((

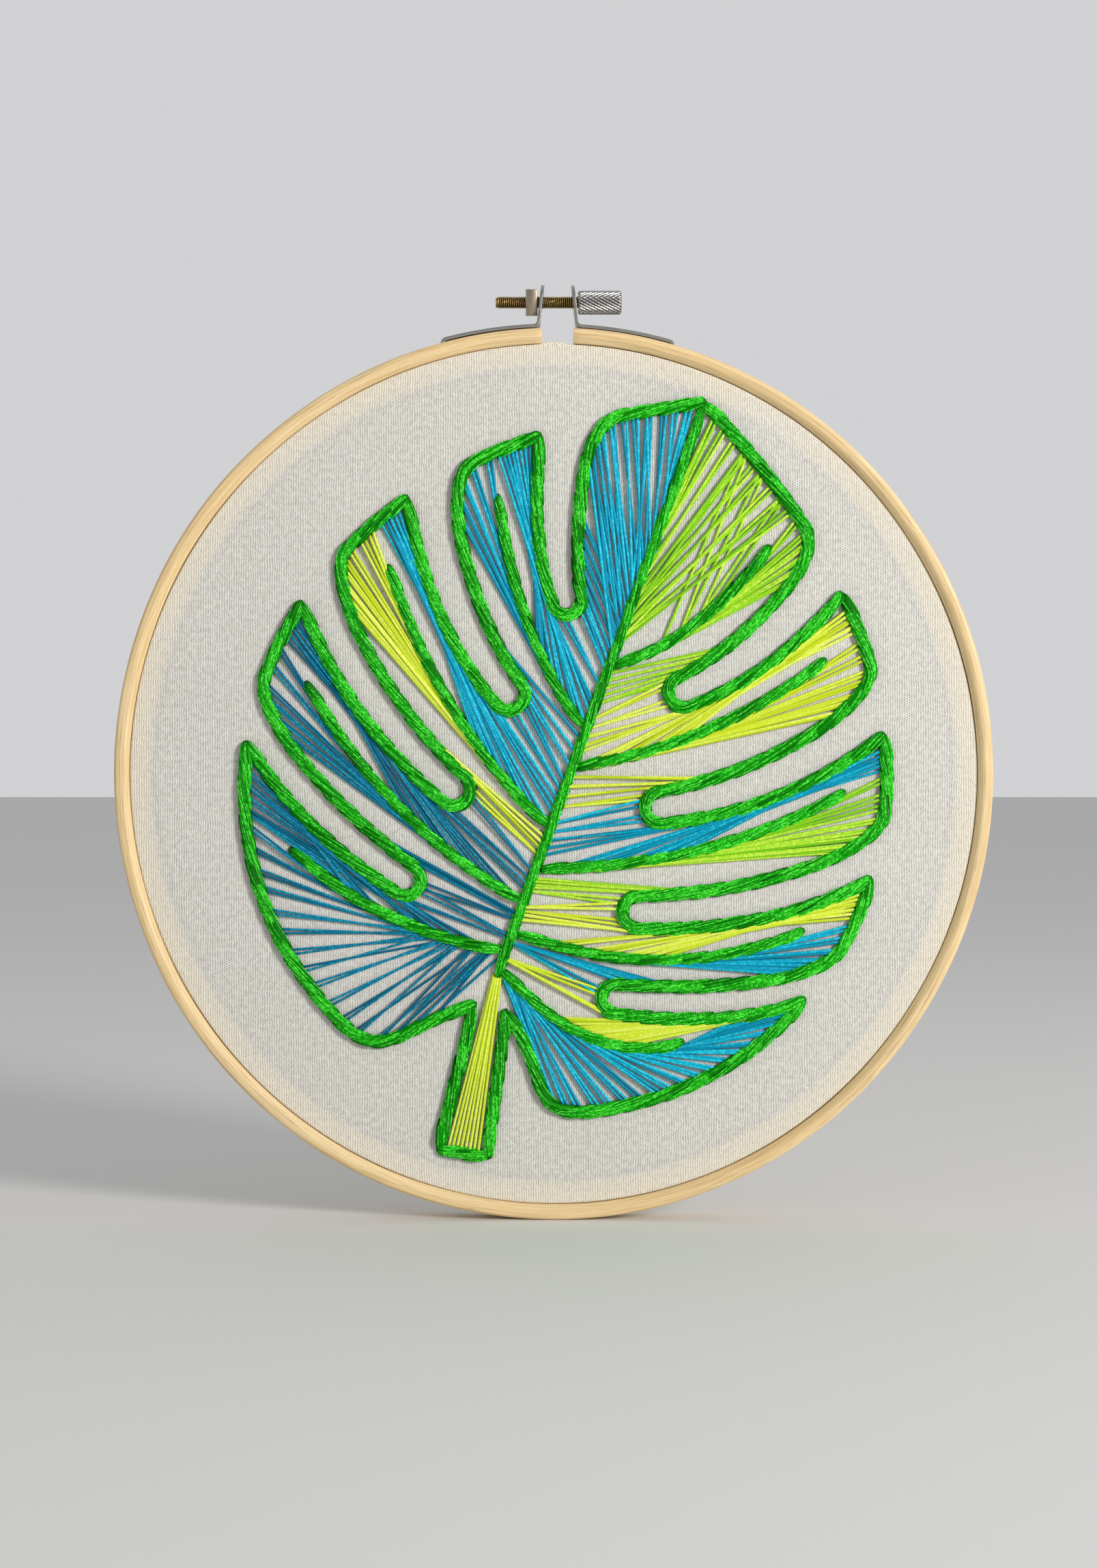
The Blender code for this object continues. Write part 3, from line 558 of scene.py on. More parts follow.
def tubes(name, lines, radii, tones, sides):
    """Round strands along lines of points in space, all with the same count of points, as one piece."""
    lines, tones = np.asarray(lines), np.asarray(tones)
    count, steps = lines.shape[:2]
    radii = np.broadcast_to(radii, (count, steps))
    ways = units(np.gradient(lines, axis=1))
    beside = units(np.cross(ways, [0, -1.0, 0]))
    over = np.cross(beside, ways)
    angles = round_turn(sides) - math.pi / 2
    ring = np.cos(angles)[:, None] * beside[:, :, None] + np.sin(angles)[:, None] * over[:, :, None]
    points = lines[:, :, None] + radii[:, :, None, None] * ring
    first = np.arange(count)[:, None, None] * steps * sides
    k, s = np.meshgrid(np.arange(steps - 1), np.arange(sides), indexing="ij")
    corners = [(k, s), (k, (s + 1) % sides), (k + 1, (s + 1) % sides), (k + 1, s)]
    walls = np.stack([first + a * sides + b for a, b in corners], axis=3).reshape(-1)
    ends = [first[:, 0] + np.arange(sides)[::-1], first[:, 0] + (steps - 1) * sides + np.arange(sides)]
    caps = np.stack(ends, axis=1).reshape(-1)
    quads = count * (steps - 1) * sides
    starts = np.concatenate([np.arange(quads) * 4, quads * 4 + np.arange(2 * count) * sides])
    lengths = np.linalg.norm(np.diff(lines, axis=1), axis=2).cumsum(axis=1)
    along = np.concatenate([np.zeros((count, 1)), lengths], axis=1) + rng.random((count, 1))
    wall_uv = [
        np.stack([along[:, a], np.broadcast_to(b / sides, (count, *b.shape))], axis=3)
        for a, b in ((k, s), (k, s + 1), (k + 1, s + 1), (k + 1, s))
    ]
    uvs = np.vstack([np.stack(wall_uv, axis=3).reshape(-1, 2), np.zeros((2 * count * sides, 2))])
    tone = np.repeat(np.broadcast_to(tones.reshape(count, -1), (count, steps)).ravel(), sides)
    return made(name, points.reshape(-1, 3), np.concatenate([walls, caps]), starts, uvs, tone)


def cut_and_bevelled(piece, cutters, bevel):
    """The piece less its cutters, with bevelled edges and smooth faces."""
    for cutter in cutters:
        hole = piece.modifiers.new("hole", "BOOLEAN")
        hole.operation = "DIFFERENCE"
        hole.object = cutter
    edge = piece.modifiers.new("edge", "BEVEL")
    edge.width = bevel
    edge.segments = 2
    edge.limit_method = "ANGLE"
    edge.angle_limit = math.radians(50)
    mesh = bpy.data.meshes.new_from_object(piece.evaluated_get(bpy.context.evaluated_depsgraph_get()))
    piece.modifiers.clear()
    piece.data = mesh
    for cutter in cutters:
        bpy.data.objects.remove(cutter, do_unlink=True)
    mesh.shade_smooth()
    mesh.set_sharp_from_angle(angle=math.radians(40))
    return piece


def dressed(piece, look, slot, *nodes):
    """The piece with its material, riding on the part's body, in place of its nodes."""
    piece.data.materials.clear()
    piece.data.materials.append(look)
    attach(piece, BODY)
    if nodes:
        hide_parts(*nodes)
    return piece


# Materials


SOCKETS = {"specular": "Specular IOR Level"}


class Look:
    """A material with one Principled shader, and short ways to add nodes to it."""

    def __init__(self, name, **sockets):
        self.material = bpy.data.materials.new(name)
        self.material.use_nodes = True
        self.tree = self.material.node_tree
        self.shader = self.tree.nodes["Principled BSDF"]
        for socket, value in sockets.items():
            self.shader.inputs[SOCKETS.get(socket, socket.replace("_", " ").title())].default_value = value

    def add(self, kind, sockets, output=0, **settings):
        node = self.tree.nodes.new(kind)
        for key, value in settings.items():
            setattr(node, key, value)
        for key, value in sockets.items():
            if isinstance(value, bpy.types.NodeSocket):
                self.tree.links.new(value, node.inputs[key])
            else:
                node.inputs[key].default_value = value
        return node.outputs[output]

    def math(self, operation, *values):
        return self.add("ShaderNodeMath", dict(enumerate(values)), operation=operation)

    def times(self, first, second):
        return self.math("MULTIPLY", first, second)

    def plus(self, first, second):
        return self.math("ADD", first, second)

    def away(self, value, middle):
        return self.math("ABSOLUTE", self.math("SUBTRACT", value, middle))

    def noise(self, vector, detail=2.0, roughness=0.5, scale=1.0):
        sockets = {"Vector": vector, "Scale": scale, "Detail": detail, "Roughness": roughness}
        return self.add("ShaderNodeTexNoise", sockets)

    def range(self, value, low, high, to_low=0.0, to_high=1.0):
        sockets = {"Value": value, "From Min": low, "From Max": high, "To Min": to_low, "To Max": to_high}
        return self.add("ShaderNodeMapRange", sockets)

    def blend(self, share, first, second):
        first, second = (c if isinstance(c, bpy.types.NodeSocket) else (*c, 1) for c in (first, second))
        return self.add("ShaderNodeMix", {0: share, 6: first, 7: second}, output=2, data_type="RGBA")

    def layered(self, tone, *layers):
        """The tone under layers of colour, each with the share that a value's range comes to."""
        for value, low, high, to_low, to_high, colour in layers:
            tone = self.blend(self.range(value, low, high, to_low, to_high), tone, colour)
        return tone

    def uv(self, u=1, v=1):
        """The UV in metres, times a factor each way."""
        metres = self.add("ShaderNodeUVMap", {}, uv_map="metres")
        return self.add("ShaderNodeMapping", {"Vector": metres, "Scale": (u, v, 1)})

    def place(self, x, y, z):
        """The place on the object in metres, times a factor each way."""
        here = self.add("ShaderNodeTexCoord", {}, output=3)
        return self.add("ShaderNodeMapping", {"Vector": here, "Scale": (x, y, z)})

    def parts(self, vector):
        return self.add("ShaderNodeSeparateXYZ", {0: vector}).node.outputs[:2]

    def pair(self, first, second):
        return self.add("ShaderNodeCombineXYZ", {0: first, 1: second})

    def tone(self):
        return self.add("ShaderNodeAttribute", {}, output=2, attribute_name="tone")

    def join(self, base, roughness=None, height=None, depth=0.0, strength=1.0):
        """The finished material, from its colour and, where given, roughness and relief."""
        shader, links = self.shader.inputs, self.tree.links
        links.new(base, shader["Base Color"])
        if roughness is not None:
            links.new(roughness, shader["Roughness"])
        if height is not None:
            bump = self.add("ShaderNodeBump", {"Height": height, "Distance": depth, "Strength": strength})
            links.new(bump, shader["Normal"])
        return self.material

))

§ Exercise goal: Extract the span of lines that starts with the line containing "hide_parts(*nodes)" and ends with the line containing "material with one". Keep it exact and add nothing.

§ Answer to the exercise:
        hide_parts(*nodes)
    return piece


# Materials


SOCKETS = {"specular": "Specular IOR Level"}


class Look:
    """A material with one Principled shader, and short ways to add nodes to it."""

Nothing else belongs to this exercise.